▶ STATED TASK: Repeat exactly the lines from the start of the material below up to and including the "groove_overshoot = 0.7 * crest_flat" line.

▶ DATA:
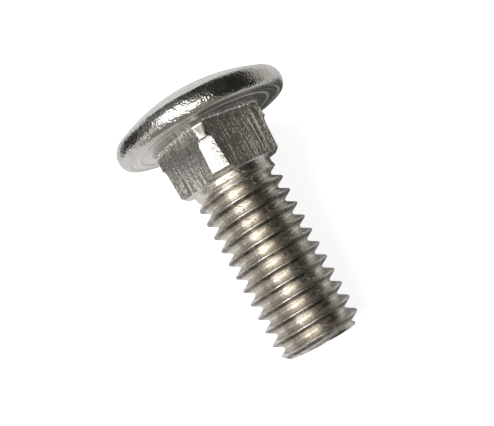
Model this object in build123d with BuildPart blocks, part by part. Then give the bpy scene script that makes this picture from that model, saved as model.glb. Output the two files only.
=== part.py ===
from build123d import *
import os
from math import asin, atan2, ceil, cos, hypot, radians, sin, sqrt, tan

# Bumper bolt, 3/8-16 UNC by 1 inch: a one-piece forging with a shallow domed head, a rounded
# rim, a square neck that stops it turning, and a rolled right-hand thread.
# It is drawn on its own axis first: the seat under the head is at height 0, with the head above
# it and the thread below. The last block lays the bolt on its side, as it comes to rest.
# Millimetres throughout.

# Head
head_diameter = 19.6
rim_round = 1.6
rim_height = 2.3
dome_rise = 2.35

# Rings left by the forging die in the seat
outer_ring_radius = 8.7
inner_ring_radius = 7.55
ring_width = 0.4
ring_depth = 0.13

# Square neck
neck_across_flats = 9.5
neck_depth = 5.7
neck_corner_round = 1.0
neck_flare = 0.5
neck_turn = 5.8

# Lower down, the neck's corners are limited to these distances from the axis
full_corner_depth = 1.75
corner_step_length = 0.6
lower_corner_radius = 5.9
neck_end_radius = 5.8
neck_end_relief = 0.38

# Plain shank
shank_diameter = 9.0
shank_shoulder = 0.2
plain_length = 0.55

# Thread
thread_diameter = 9.525
thread_pitch = 25.4 / 16
bolt_length = 25.4
end_face_diameter = 7.7
last_crest_from_end = 1.64
full_crests_from_seat = 7.45
crest_fade_length = 1.25
groove_fade_length = 1.2

# Unified thread form: 60 degree flanks, crests an eighth of the pitch wide, and the groove cut
# to 17/24 of the height of the sharp V
flank_angle = 30
crest_flat = thread_pitch / 8
thread_depth = 17 / 24 * thread_pitch * cos(radians(flank_angle))
root_flat = thread_pitch - crest_flat - 2 * thread_depth * tan(radians(flank_angle))
groove_overshoot = 0.7 * crest_flat

# Clearances for the cutting tools
corner_clearance = 0.03
tool_margin = 1.0

head_radius = head_diameter / 2
shank_radius = shank_diameter / 2
thread_radius = thread_diameter / 2
end_face_radius = end_face_diameter / 2
neck_corner_radius = (neck_across_flats / 2 - neck_corner_round) * sqrt(2) + neck_corner_round

# The rim is an arc around a centre inside the head, cut off by the seat below and the dome above
rim_centre_radius = head_radius - rim_round
rim_centre_height = rim_height / 2
rim_edge_radius = rim_centre_radius + sqrt(rim_round**2 - rim_centre_height**2)
dome_top = rim_height + dome_rise
dome_radius = (rim_edge_radius**2 + dome_rise**2) / (2 * dome_rise)

# Head and square neck
with BuildPart() as head_and_neck:
    with BuildSketch(Plane.XZ):
        with BuildLine():
            Polyline((0, dome_top), (0, 0), (rim_edge_radius, 0))
            ThreePointArc(
                (rim_edge_radius, 0),
                (head_radius, rim_centre_height),
                (rim_edge_radius, rim_height),
            )
            RadiusArc((rim_edge_radius, rim_height), (0, dome_top), -dome_radius)
        make_face()
        for ring_radius in (outer_ring_radius, inner_ring_radius):
            with BuildLine():
                Polyline(
                    (ring_radius - ring_width / 2, 0),
                    (ring_radius, ring_depth),
                    (ring_radius + ring_width / 2, 0),
                    close=True,
                )
            make_face(mode=Mode.SUBTRACT)
    revolve(axis=Axis.Z)

    with BuildSketch(Plane.XY.offset(-neck_depth)) as neck_section:
        Rectangle(neck_across_flats, neck_across_flats, rotation=-45 - neck_turn)
        fillet(neck_section.vertices(), neck_corner_round)
    extrude(amount=neck_depth + rim_centre_height)
    neck_seam = head_and_neck.edges(Select.LAST).filter_by_position(Axis.Z, 0, 0)
    fillet(neck_seam, neck_flare)

    # Forging leaves the corners full beside the head and rounds them off further down
    with BuildSketch(Plane.XZ):
        with BuildLine():
            step_start = (neck_corner_radius + corner_clearance, -full_corner_depth)
            step_end = (lower_corner_radius, -full_corner_depth - corner_step_length)
            Spline(step_start, step_end, tangents=((-0.2, -1), (-0.05, -1)))
            Polyline(
                step_end,
                (neck_end_radius, neck_end_relief - neck_depth),
                (neck_end_radius - neck_end_relief, -neck_depth),
                (neck_end_radius - neck_end_relief, -neck_depth - tool_margin),
                (neck_corner_radius + tool_margin, -neck_depth - tool_margin),
                (neck_corner_radius + tool_margin, -full_corner_depth),
                step_start,
            )
        make_face()
    revolve(axis=Axis.Z, mode=Mode.SUBTRACT)

# One turn of the thread's groove, which reaches a little past the crests so that it cuts clean
with BuildPart() as groove_turn:
    with BuildLine() as turn_path:
        Helix(pitch=thread_pitch, height=thread_pitch, radius=thread_radius)
    groove_plane = Plane(origin=(thread_radius, 0, 0), x_dir=(1, 0, 0), z_dir=(0, 1, 0))
    with BuildSketch(groove_plane):
        with BuildLine():
            mouth_width = thread_pitch - crest_flat + 2 * groove_overshoot * tan(radians(flank_angle))
            Polyline(
                (-thread_depth, root_flat / 2),
                (groove_overshoot, mouth_width / 2),
                (groove_overshoot, -mouth_width / 2),
                (-thread_depth, -root_flat / 2),
                close=True,
            )
        make_face()
    sweep(path=turn_path.wires()[0], is_frenet=True)

# The whole bolt, upright
with BuildPart() as upright_bolt:
    # Rod as wide as the crests, pointed at its end and narrowing where the crests die out
    rod_top = -neck_depth - shank_shoulder
    crest_fade_slope = (thread_radius - shank_radius) / crest_fade_length
    rod_top_radius = thread_radius - crest_fade_slope * (full_crests_from_seat + rod_top)
    with BuildSketch(Plane.XZ):
        with BuildLine():
            Polyline(
                (0, -bolt_length),
                (end_face_radius, -bolt_length),
                (thread_radius, thread_radius - end_face_radius - bolt_length),
                (thread_radius, -full_crests_from_seat),
                (rod_top_radius, rod_top),
                (0, rod_top),
                close=True,
            )
        make_face()
    revolve(axis=Axis.Z)

    # The groove is cut turn by turn, from two pitches below the end to the top of the rod.
    # It starts three quarters of a pitch below a crest, because the side that the bolt lies on
    # is a quarter turn further round, where the groove has climbed a quarter of a pitch.
    groove_start = last_crest_from_end - bolt_length - 2.75 * thread_pitch
    groove_turns = ceil((rod_top - groove_start) / thread_pitch)
    for turn in range(groove_turns):
        with Locations((0, 0, groove_start + turn * thread_pitch)):
            add(groove_turn.part, mode=Mode.SUBTRACT)

    # Plain shank, whose tapered end fills the last turn of the groove
    shank_end = rod_top - plain_length
    with BuildSketch(Plane.XZ):
        with BuildLine():
            Polyline(
                (0, 0),
                (shank_radius + shank_shoulder, 0),
                (shank_radius + shank_shoulder, -neck_depth),
                (shank_radius, rod_top),
                (shank_radius, shank_end),
                (thread_radius - thread_depth - groove_overshoot, shank_end - groove_fade_length),
                (0, shank_end - groove_fade_length),
                close=True,
            )
        make_face()
    revolve(axis=Axis.Z)

    add(head_and_neck.part)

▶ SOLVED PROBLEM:
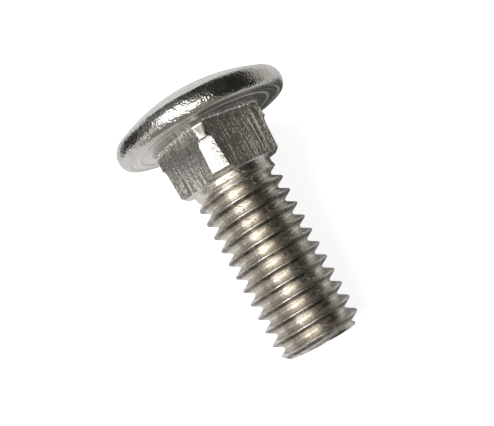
Model this object in build123d with BuildPart blocks, part by part. Then give the bpy scene script that makes this picture from that model, saved as model.glb. Output the two files only.
=== part.py ===
from build123d import *
import os
from math import asin, atan2, ceil, cos, hypot, radians, sin, sqrt, tan

# Bumper bolt, 3/8-16 UNC by 1 inch: a one-piece forging with a shallow domed head, a rounded
# rim, a square neck that stops it turning, and a rolled right-hand thread.
# It is drawn on its own axis first: the seat under the head is at height 0, with the head above
# it and the thread below. The last block lays the bolt on its side, as it comes to rest.
# Millimetres throughout.

# Head
head_diameter = 19.6
rim_round = 1.6
rim_height = 2.3
dome_rise = 2.35

# Rings left by the forging die in the seat
outer_ring_radius = 8.7
inner_ring_radius = 7.55
ring_width = 0.4
ring_depth = 0.13

# Square neck
neck_across_flats = 9.5
neck_depth = 5.7
neck_corner_round = 1.0
neck_flare = 0.5
neck_turn = 5.8

# Lower down, the neck's corners are limited to these distances from the axis
full_corner_depth = 1.75
corner_step_length = 0.6
lower_corner_radius = 5.9
neck_end_radius = 5.8
neck_end_relief = 0.38

# Plain shank
shank_diameter = 9.0
shank_shoulder = 0.2
plain_length = 0.55

# Thread
thread_diameter = 9.525
thread_pitch = 25.4 / 16
bolt_length = 25.4
end_face_diameter = 7.7
last_crest_from_end = 1.64
full_crests_from_seat = 7.45
crest_fade_length = 1.25
groove_fade_length = 1.2

# Unified thread form: 60 degree flanks, crests an eighth of the pitch wide, and the groove cut
# to 17/24 of the height of the sharp V
flank_angle = 30
crest_flat = thread_pitch / 8
thread_depth = 17 / 24 * thread_pitch * cos(radians(flank_angle))
root_flat = thread_pitch - crest_flat - 2 * thread_depth * tan(radians(flank_angle))
groove_overshoot = 0.7 * crest_flat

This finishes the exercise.